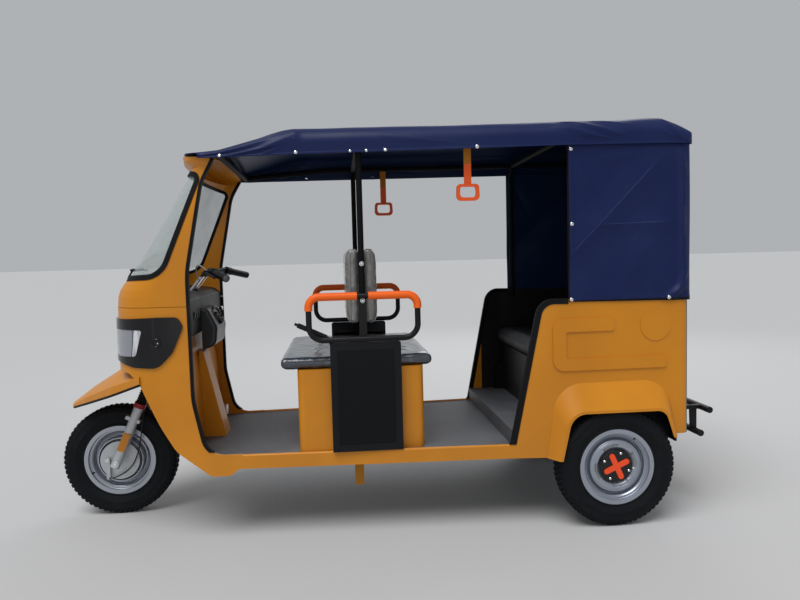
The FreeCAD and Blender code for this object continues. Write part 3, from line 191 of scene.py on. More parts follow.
class Board:
    """The node tree of one material, with one method that makes every node."""

    def __init__(self, name: str) -> None:
        """Makes a material with an empty tree.

        Args:
            name: The material's name.
        """
        self.material = bpy.data.materials.new(name)
        self.material.use_nodes = True
        self.tree = self.material.node_tree
        self.tree.nodes.clear()
        self.where = self.node("ShaderNodeTexCoord", {}, {}, "Object")
        self.x, self.y, self.z = (self.node("ShaderNodeSeparateXYZ", {}, {0: self.where}, way)
                                  for way in "XYZ")

    def node(self, kind: str, settings: dict, inputs: dict, output: object = 0) -> Signal:
        """Adds a node.

        Args:
            kind: The node's type.
            settings: Its properties, set first; "stops" fills a colour ramp.
            inputs: Socket name or index to a value or a Signal.
            output: Name or index of the output to read.

        Returns:
            The output as a Signal.
        """
        made = self.tree.nodes.new(kind)
        for key, value in settings.items():
            if key == "stops":
                ramp = made.color_ramp.elements
                while len(ramp) < len(value):
                    ramp.new(0.5)
                for element, (place, colour) in zip(ramp, value):
                    element.position = place
                    element.color = (*colour, 1.0)
            else:
                setattr(made, key, value)
        for key, value in inputs.items():
            socket = made.inputs[key]
            if isinstance(value, Signal):
                self.tree.links.new(value.socket, socket)
            else:
                socket.default_value = value
        return Signal(self, made.outputs[output])

    def stretched(self, scale: Triple, turn: Triple = (0.0, 0.0, 0.0)) -> Signal:
        """Object coordinates scaled and turned by a Mapping node."""
        return self.node("ShaderNodeMapping", {}, {"Vector": self.where, "Rotation": turn, "Scale": scale})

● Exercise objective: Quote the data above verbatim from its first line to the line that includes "an empty tree.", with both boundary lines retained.

● Exercise result:
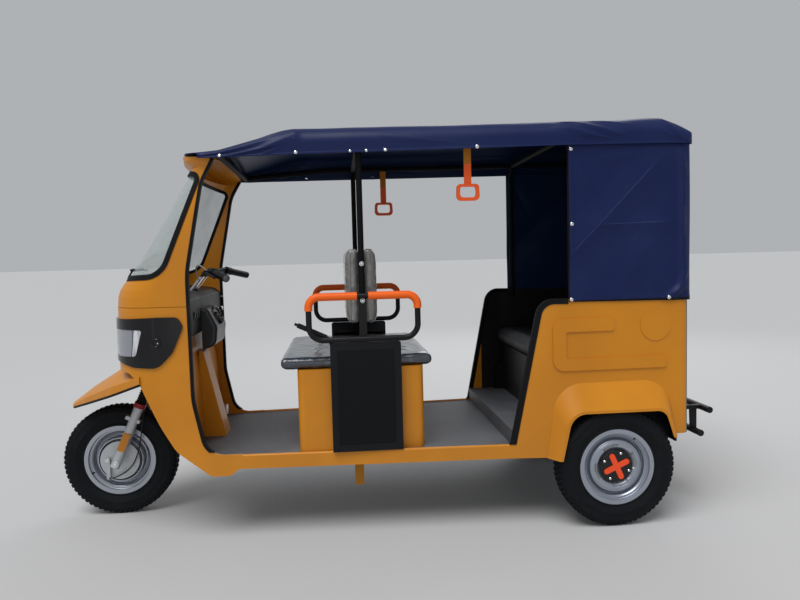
The FreeCAD and Blender code for this object continues. Write part 3, from line 191 of scene.py on. More parts follow.
class Board:
    """The node tree of one material, with one method that makes every node."""

    def __init__(self, name: str) -> None:
        """Makes a material with an empty tree.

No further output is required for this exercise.